Exercise goal:
Will you give the material below again, every line exactly as it is?

Dataset excerpt:

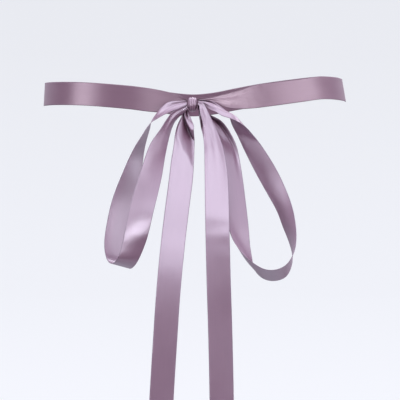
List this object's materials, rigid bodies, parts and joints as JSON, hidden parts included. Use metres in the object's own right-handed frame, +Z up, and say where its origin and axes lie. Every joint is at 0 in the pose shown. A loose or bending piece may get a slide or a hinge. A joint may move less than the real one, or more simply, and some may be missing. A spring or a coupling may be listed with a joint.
{
  "type": "bridal belt",
  "caption": "Satin ribbon belt, worn round the waist and tied behind in a bow with hanging loops and long tails.",
  "frame": {"origin": "middle of the waist ring, at the middle of the ribbon's height, where the wearer's waist holds the belt", "axes": "+Z up along the wearer, -Y towards the back where the bow hangs, +X towards the wearer's right side"},
  "size_m": [0.2646, 0.2608, 0.5768],
  "materials": {
    "satin_ribbon": "double-faced satin, dusty mauve, bright along its folds"
  },
  "bodies": {
    "root": {"waist_band": "satin_ribbon", "bow_loop_left": "satin_ribbon", "bow_loop_right": "satin_ribbon", "tail_left": "satin_ribbon", "tail_right": "satin_ribbon", "knot_wrap": "satin_ribbon", "knot_core": "satin_ribbon"}
  },
  "joints": []
}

Exercise output:
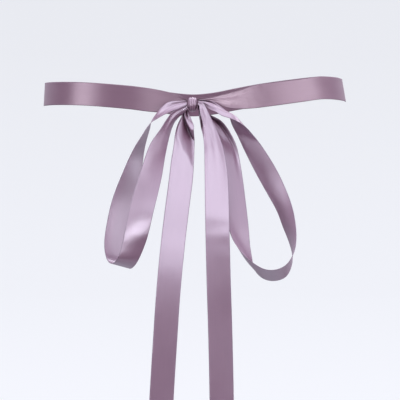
List this object's materials, rigid bodies, parts and joints as JSON, hidden parts included. Use metres in the object's own right-handed frame, +Z up, and say where its origin and axes lie. Every joint is at 0 in the pose shown. A loose or bending piece may get a slide or a hinge. A joint may move less than the real one, or more simply, and some may be missing. A spring or a coupling may be listed with a joint.
{
  "type": "bridal belt",
  "caption": "Satin ribbon belt, worn round the waist and tied behind in a bow with hanging loops and long tails.",
  "frame": {"origin": "middle of the waist ring, at the middle of the ribbon's height, where the wearer's waist holds the belt", "axes": "+Z up along the wearer, -Y towards the back where the bow hangs, +X towards the wearer's right side"},
  "size_m": [0.2646, 0.2608, 0.5768],
  "materials": {
    "satin_ribbon": "double-faced satin, dusty mauve, bright along its folds"
  },
  "bodies": {
    "root": {"waist_band": "satin_ribbon", "bow_loop_left": "satin_ribbon", "bow_loop_right": "satin_ribbon", "tail_left": "satin_ribbon", "tail_right": "satin_ribbon", "knot_wrap": "satin_ribbon", "knot_core": "satin_ribbon"}
  },
  "joints": []
}